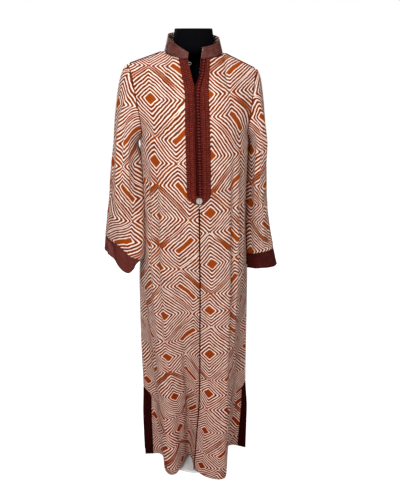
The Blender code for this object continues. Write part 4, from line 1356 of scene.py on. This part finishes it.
def make_collar():
    outside = collar_grid((BAND_WALL - SATIN_WALL) / 2)
    mesh = grid_mesh("collar_satin", outside, True, band_places(outside))
    piece = add_cloth(mesh, SATIN_WALL, SATIN, "satin", "collar")
    inside = collar_grid(-(BAND_WALL - LINING_WALL) / 2, LINING_SHARE)
    mesh = grid_mesh("collar_lining", inside, True, band_places(inside))
    lining = add_cloth(mesh, LINING_WALL, PRINT, "print")


make_collar()

# %% [markdown]
# ## Vent facings
# Each side seam stops above the hem, and both edges of the vent are bound with satin cut
# to a slant at the top. The bands lie on the panels, so they are made from the panels'
# own points, moved out by a hair.

# %% Facings
FACING_WIDTH = 0.031
FACING_TOP_WIDTH = {(FRONT, LEFT): 0.031, (FRONT, RIGHT): 0.015,
                    (BACK, LEFT): 0.031, (BACK, RIGHT): 0.024}
FACING_TAPER = 1.5
FACING_SLANT = 0.034
FACING_GAP = 0.001
FACING_COLUMNS = 10
FACING_ROWS = 44
LOOK_LEVEL, LOOK_REACH = 0.004, 0.003


def on_panel(face, side, level, distances, lift):
    """Points of a panel's outside at distances from the centre, and their outward ways."""
    levels = [min(max(near, 0.0), 2.0) for near in (level, level - LOOK_LEVEL, level + LOOK_LEVEL)]
    row, below, above = (panel_row(face, side, near) for near in levels)
    length = length_of(row)
    points, unders, overs = (at_distances(line, distances) for line in (row, below, above))
    result = []
    for distance, point, under, over in zip(distances, points, unders, overs):
        low = at_distance(row, max(distance - LOOK_REACH, 0.0))
        high = at_distance(row, min(distance + LOOK_REACH, length))
        out = (high - low).cross(over - under).normalized() * side * face
        depth = panel_depth(face, side, distance, levels[0], length)
        result.append((point + out * (depth + lift), out))
    return result


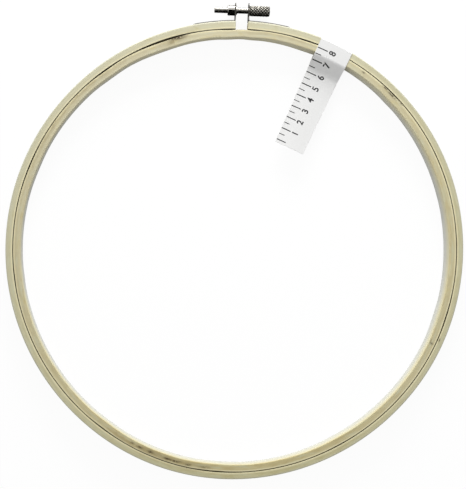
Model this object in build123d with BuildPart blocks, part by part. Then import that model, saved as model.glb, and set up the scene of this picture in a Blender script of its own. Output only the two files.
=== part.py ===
from build123d import *
from math import asin, ceil, cos, degrees, pi, radians, sin, sqrt
import os

# A bamboo embroidery hoop, in millimetres, lying flat with its front face up. Two rings nest in one
# plane. The outer one is split at +Y, where two sheet-metal brackets, a barrel nut and a knurled
# thumb screw along X draw its ends together. A folded paper label wraps both rings.

# Rings
joint_diameter = 355.6  # between the rings, the size that a hoop is sold by
ring_depth = 10.0
inner_ring_wall = 5.6
outer_ring_wall = 5.8
ring_clearance = 0.3  # between the rings, where the cloth goes
ring_edge_bevel = 0.8
split_width = 9.9

# Brackets, the same sheet bent left and right
sheet_thickness = 0.8
strap_length = 34.4  # along the ring's outside
strap_width = 8.0
strap_seat_gap = 0.04
strap_end_round = 2.0
ear_height = 15.4  # above the ring's outside
ear_tip_round = 3.0
bend_radius = 1.2

# Brads that hold each strap
brad_shank_radius = 0.6
brad_length = 5.2  # under the head
brad_tip_length = 1.2
brad_tip_radius = 0.2
brad_head_radius = 1.3
brad_head_height = 0.5
brad_clearance = 0.05
brad_first_place = 12.0  # along the strap from the ear
brad_spacing = 15.0

# Clamp screw
screw_radius = 2.25
screw_axis_height = 9.7  # above the ring's outside
screw_end_reach = 22.4  # from the middle of the split to the free end
screw_end_chamfer = 0.4
screw_clearance = 0.05  # in the nut and in the knob
ear_hole_clearance = 0.2

# Knurled knob on the screw's right end
knob_radius = 4.1
knob_length = 16.2
knob_ear_gap = 0.3
knob_socket_depth = 12.0
knob_socket_end_gap = 0.3
knob_chamfer = 0.7
knurl_starts = 10  # diamonds round the knob
knurl_pitch = 2.3  # from one diamond to the next along the knob
knurl_depth = 0.5
slot_width = 1.1
slot_depth = 2.2
slot_turn = 26.0  # degrees from upright

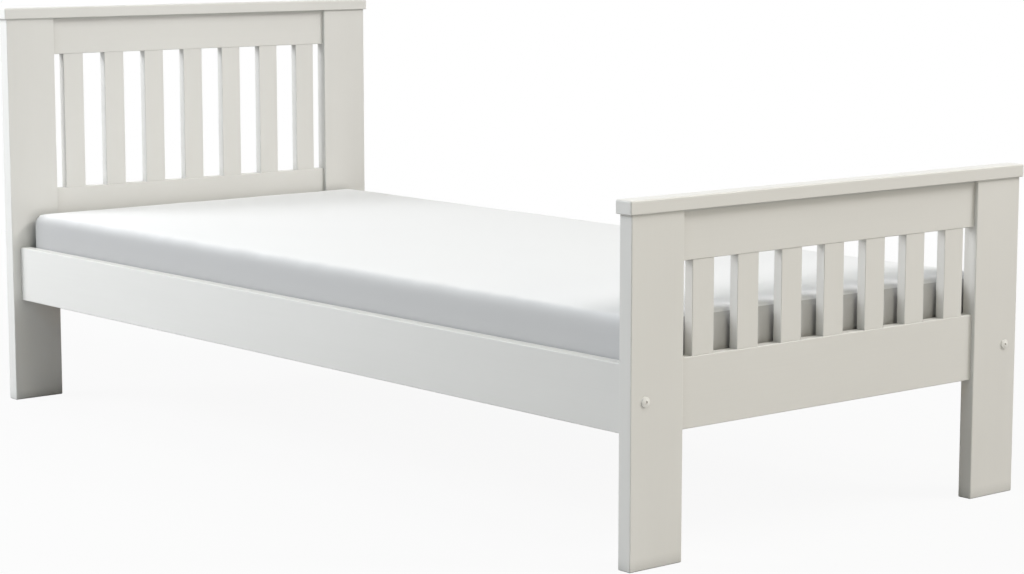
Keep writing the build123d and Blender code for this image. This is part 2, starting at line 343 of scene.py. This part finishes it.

What is required —
Write out all of the records above exactly as they appear.

Full output —
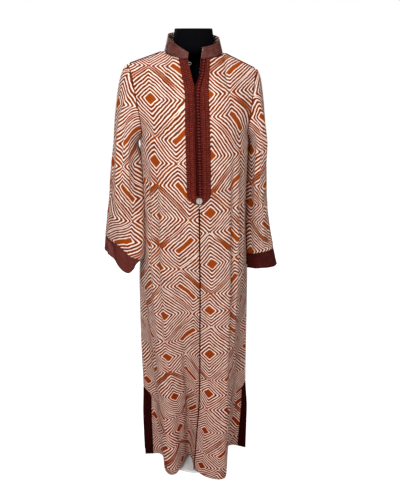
The Blender code for this object continues. Write part 4, from line 1356 of scene.py on. This part finishes it.
def make_collar():
    outside = collar_grid((BAND_WALL - SATIN_WALL) / 2)
    mesh = grid_mesh("collar_satin", outside, True, band_places(outside))
    piece = add_cloth(mesh, SATIN_WALL, SATIN, "satin", "collar")
    inside = collar_grid(-(BAND_WALL - LINING_WALL) / 2, LINING_SHARE)
    mesh = grid_mesh("collar_lining", inside, True, band_places(inside))
    lining = add_cloth(mesh, LINING_WALL, PRINT, "print")


make_collar()

# %% [markdown]
# ## Vent facings
# Each side seam stops above the hem, and both edges of the vent are bound with satin cut
# to a slant at the top. The bands lie on the panels, so they are made from the panels'
# own points, moved out by a hair.

# %% Facings
FACING_WIDTH = 0.031
FACING_TOP_WIDTH = {(FRONT, LEFT): 0.031, (FRONT, RIGHT): 0.015,
                    (BACK, LEFT): 0.031, (BACK, RIGHT): 0.024}
FACING_TAPER = 1.5
FACING_SLANT = 0.034
FACING_GAP = 0.001
FACING_COLUMNS = 10
FACING_ROWS = 44
LOOK_LEVEL, LOOK_REACH = 0.004, 0.003


def on_panel(face, side, level, distances, lift):
    """Points of a panel's outside at distances from the centre, and their outward ways."""
    levels = [min(max(near, 0.0), 2.0) for near in (level, level - LOOK_LEVEL, level + LOOK_LEVEL)]
    row, below, above = (panel_row(face, side, near) for near in levels)
    length = length_of(row)
    points, unders, overs = (at_distances(line, distances) for line in (row, below, above))
    result = []
    for distance, point, under, over in zip(distances, points, unders, overs):
        low = at_distance(row, max(distance - LOOK_REACH, 0.0))
        high = at_distance(row, min(distance + LOOK_REACH, length))
        out = (high - low).cross(over - under).normalized() * side * face
        depth = panel_depth(face, side, distance, levels[0], length)
        result.append((point + out * (depth + lift), out))
    return result


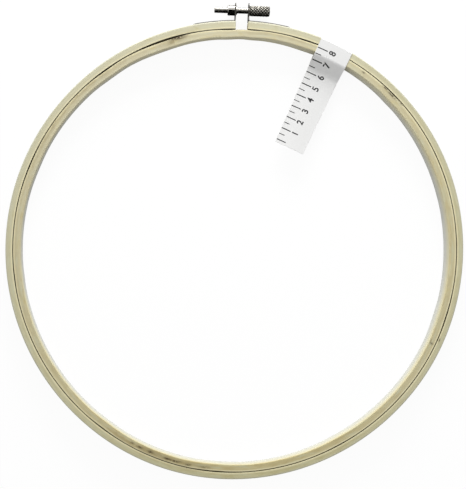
Model this object in build123d with BuildPart blocks, part by part. Then import that model, saved as model.glb, and set up the scene of this picture in a Blender script of its own. Output only the two files.
=== part.py ===
from build123d import *
from math import asin, ceil, cos, degrees, pi, radians, sin, sqrt
import os

# A bamboo embroidery hoop, in millimetres, lying flat with its front face up. Two rings nest in one
# plane. The outer one is split at +Y, where two sheet-metal brackets, a barrel nut and a knurled
# thumb screw along X draw its ends together. A folded paper label wraps both rings.

# Rings
joint_diameter = 355.6  # between the rings, the size that a hoop is sold by
ring_depth = 10.0
inner_ring_wall = 5.6
outer_ring_wall = 5.8
ring_clearance = 0.3  # between the rings, where the cloth goes
ring_edge_bevel = 0.8
split_width = 9.9

# Brackets, the same sheet bent left and right
sheet_thickness = 0.8
strap_length = 34.4  # along the ring's outside
strap_width = 8.0
strap_seat_gap = 0.04
strap_end_round = 2.0
ear_height = 15.4  # above the ring's outside
ear_tip_round = 3.0
bend_radius = 1.2

# Brads that hold each strap
brad_shank_radius = 0.6
brad_length = 5.2  # under the head
brad_tip_length = 1.2
brad_tip_radius = 0.2
brad_head_radius = 1.3
brad_head_height = 0.5
brad_clearance = 0.05
brad_first_place = 12.0  # along the strap from the ear
brad_spacing = 15.0

# Clamp screw
screw_radius = 2.25
screw_axis_height = 9.7  # above the ring's outside
screw_end_reach = 22.4  # from the middle of the split to the free end
screw_end_chamfer = 0.4
screw_clearance = 0.05  # in the nut and in the knob
ear_hole_clearance = 0.2

# Knurled knob on the screw's right end
knob_radius = 4.1
knob_length = 16.2
knob_ear_gap = 0.3
knob_socket_depth = 12.0
knob_socket_end_gap = 0.3
knob_chamfer = 0.7
knurl_starts = 10  # diamonds round the knob
knurl_pitch = 2.3  # from one diamond to the next along the knob
knurl_depth = 0.5
slot_width = 1.1
slot_depth = 2.2
slot_turn = 26.0  # degrees from upright

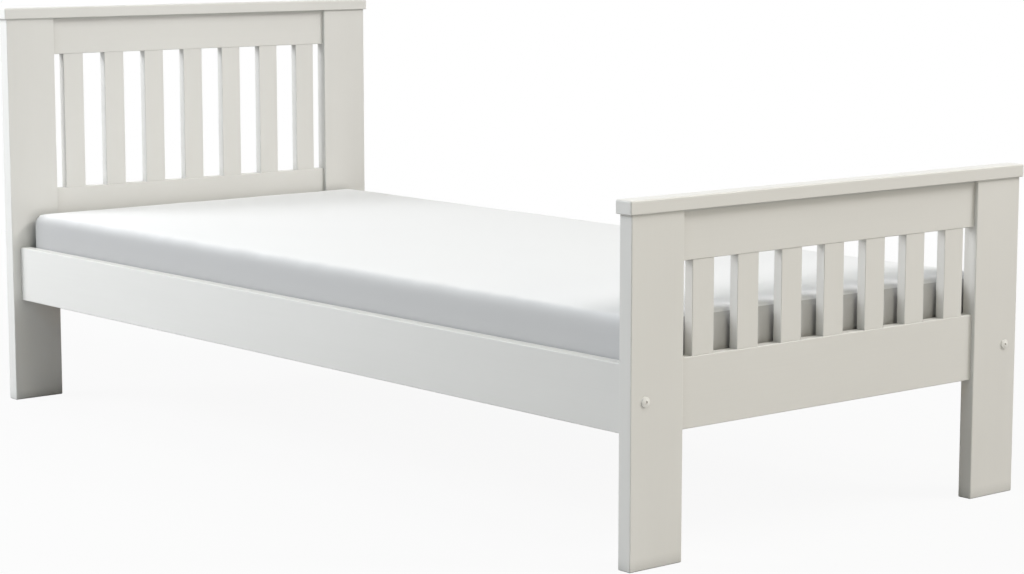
Keep writing the build123d and Blender code for this image. This is part 2, starting at line 343 of scene.py. This part finishes it.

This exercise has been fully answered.